A variety of astrophysical phenomena can only be explained as being powered by black holes. In particular, accreting supermassive black holes are responsible for launching relativistic plasma jets and for accelerating ultra energetic particles. The mechanism that channels energy from the black hole to the particles remains a mystery.

Observations have come to help lately. The Event Horizon Telescope collaboration has been able to image the shadow of the supermassive black hole M87*, suggesting that it might be spinning. The GRAVITY collaboration detected a hot spot in infrared orbiting Sgr A*, indicating the presence of a large scale poloidal magnetic field. These observations give new clues to constrain theoretical models that are able to explain jets and particle acceleration.

This problem involves complex interactions between collisionless plasma dynamics in high gravitational field, and pair creation due to the interaction of energetic particles with surrounding photons from the accretion flow. Only kinetic simulations can capture all these effects.

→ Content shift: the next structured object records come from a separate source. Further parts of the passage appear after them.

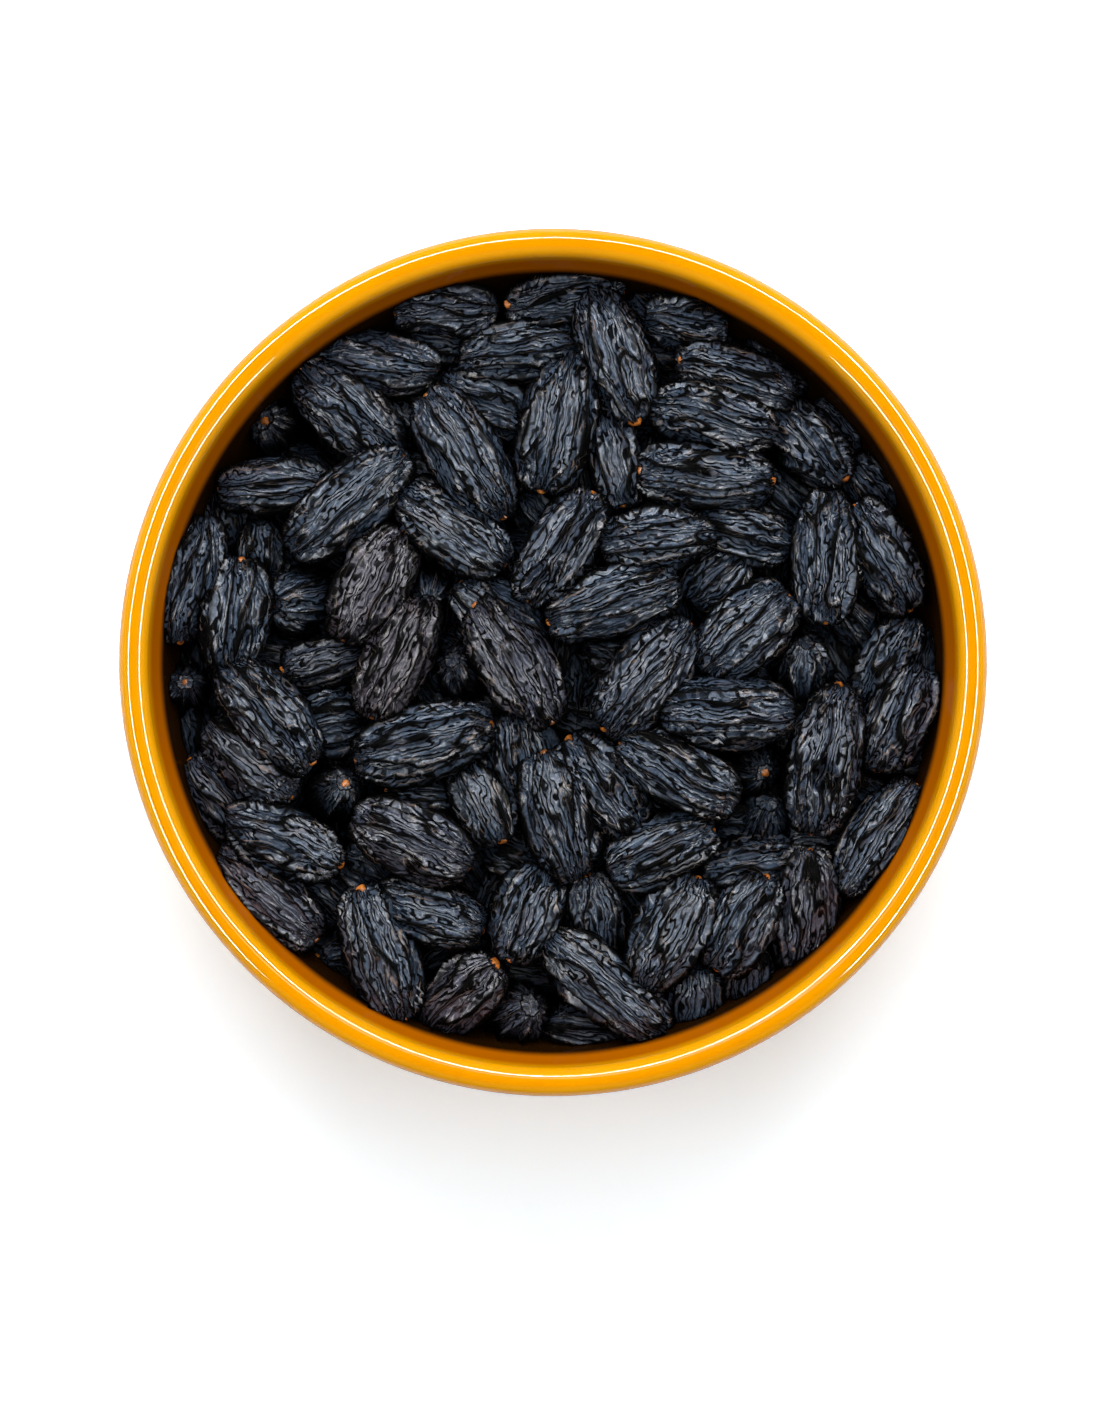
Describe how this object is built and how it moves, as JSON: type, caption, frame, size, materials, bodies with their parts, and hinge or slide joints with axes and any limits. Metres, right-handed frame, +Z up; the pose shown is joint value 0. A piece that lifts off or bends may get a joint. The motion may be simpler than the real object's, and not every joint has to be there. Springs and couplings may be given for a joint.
{
  "type": "bowl of black raisins",
  "caption": "Round footed ceramic bowl with a rolled rim and amber yellow glaze, heaped with long wrinkled black raisins.",
  "frame": {"origin": "centre of the foot ring's resting plane", "axes": "+Z up along the bowl's axis, +Y towards the top of the picture"},
  "size_m": [0.14, 0.14, 0.062],
  "materials": {
    "glaze": "gloss glaze",
    "raisin_bed": "wrinkled satin skin",
    "raisin_slate": "wrinkled satin skin",
    "raisin_brown": "wrinkled satin skin"
  },
  "bodies": {
    "root": {"bowl": "glaze", "raisin_bed": "raisin_bed", "raisin_01": "raisin_slate", "raisin_02": "raisin_slate", "raisin_03": "raisin_slate", "raisin_04": "raisin_slate", "raisin_05": "raisin_slate", "raisin_06": "raisin_slate", "raisin_07": "raisin_slate", "raisin_08": "raisin_slate", "raisin_09": "raisin_slate", "raisin_10": "raisin_slate", "raisin_11": "raisin_brown", "raisin_12": "raisin_brown", "raisin_13": "raisin_slate", "raisin_14": "raisin_brown", "raisin_15": "raisin_slate", "raisin_16": "raisin_slate", "raisin_17": "raisin_slate", "raisin_18": "raisin_slate", "raisin_19": "raisin_slate", "raisin_20": "raisin_slate", "raisin_21": "raisin_slate", "raisin_22": "raisin_slate", "raisin_23": "raisin_slate", "raisin_24": "raisin_slate", "raisin_25": "raisin_slate", "raisin_26": "raisin_slate", "raisin_27": "raisin_slate", "raisin_28": "raisin_slate", "raisin_29": "raisin_slate", "raisin_30": "raisin_slate", "raisin_31": "raisin_slate", "raisin_32": "raisin_slate", "raisin_33": "raisin_slate", "raisin_34": "raisin_slate", "raisin_35": "raisin_slate", "raisin_36": "raisin_slate", "raisin_37": "raisin_slate", "raisin_38": "raisin_slate", "raisin_39": "raisin_slate", "raisin_40": "raisin_slate", "raisin_41": "raisin_slate", "raisin_42": "raisin_slate", "raisin_43": "raisin_slate", "raisin_44": "raisin_slate", "raisin_45": "raisin_slate", "raisin_46": "raisin_slate", "raisin_47": "raisin_slate", "raisin_48": "raisin_slate", "raisin_49": "raisin_brown", "raisin_50": "raisin_slate", "raisin_51": "raisin_slate", "raisin_52": "raisin_slate", "raisin_53": "raisin_slate", "raisin_54": "raisin_slate", "raisin_55": "raisin_slate", "raisin_56": "raisin_slate"}
  },
  "joints": []
}
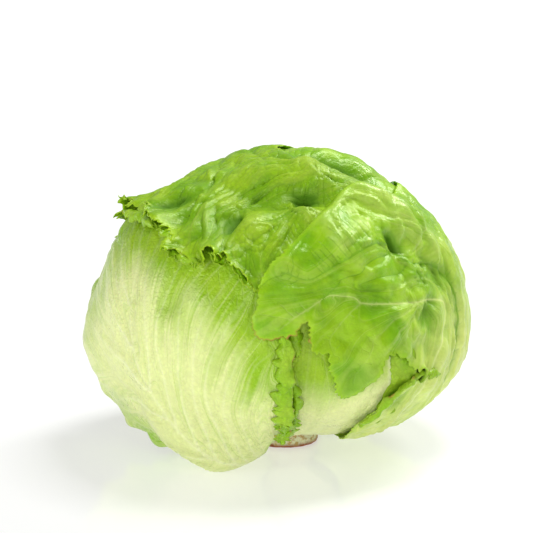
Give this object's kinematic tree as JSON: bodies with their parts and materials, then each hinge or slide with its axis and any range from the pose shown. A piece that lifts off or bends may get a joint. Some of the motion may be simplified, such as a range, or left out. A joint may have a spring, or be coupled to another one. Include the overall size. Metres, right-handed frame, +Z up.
{
  "type": "head of lettuce",
  "caption": "Head of crisp lettuce standing on its cut stem, with wrinkled green leaves folded over a dense heart and a pale wrapper leaf bulging at one side.",
  "frame": {"origin": "centre of the stem's flat cut face, on which the head stands", "axes": "+Z up, from the cut stem to the crown of the head; -Y to the front, where the pale wrapper on the left meets the green leaf on the right; +X to the head's right as seen from the front"},
  "size_m": [0.1833, 0.1749, 0.1435],
  "materials": {
    "stem": "cut, fibrous, damp stem, tan to cream with a red-brown rim",
    "heart": "crisp pale leaf, waxy",
    "leaf_back_right": "fresh green leaf, waxy gloss",
    "leaf_back_left": "pale leaf, waxy",
    "leaf_inner_front": "fresh green leaf, waxy",
    "leaf_front": "pale leaf base, satin and smooth",
    "leaf_left_wrapper": "pale ribbed leaf, waxy, with a thick cream midrib",
    "leaf_crown": "wrinkled green leaf, waxy gloss",
    "leaf_right_wrapper": "blistered green leaf, strong waxy gloss"
  },
  "bodies": {
    "root": {"stem": "stem", "heart": "heart", "leaf_back_right": "leaf_back_right", "leaf_back_left": "leaf_back_left", "leaf_inner_front": "leaf_inner_front", "leaf_front": "leaf_front", "leaf_left_wrapper": "leaf_left_wrapper", "leaf_crown": "leaf_crown", "leaf_right_wrapper": "leaf_right_wrapper"}
  },
  "joints": []
}
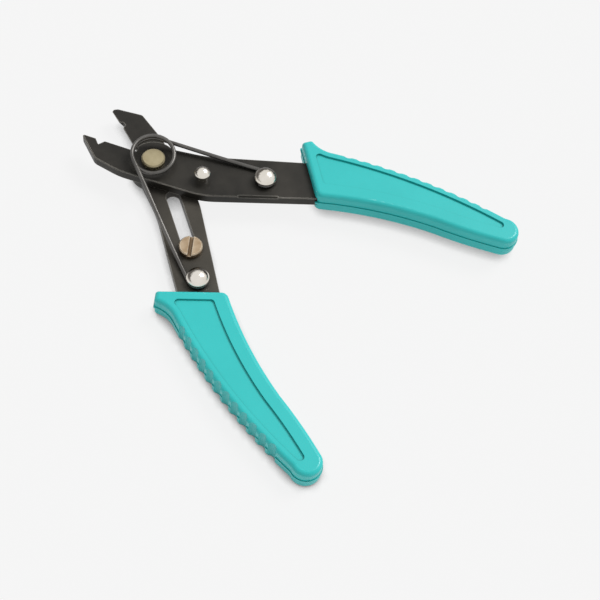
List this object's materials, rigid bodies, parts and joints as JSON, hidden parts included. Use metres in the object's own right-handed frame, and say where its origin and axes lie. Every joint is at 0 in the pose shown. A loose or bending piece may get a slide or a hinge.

In this talk, I will present General Relativistic Radiative Particle-in-Cell (GRRPIC) simulations of an axisymmetric black hole magnetosphere possessing a monopolar magnetic field, embedded in a soft background radiation field. These simulations use newly developed radiative transfer techniques. They show for the first time the development of a time-dependent electromagnetic cascade, which could explain the high variability of high-energy emission from Sgr A* and M87*, and plasma loading at the base of relativistic jets.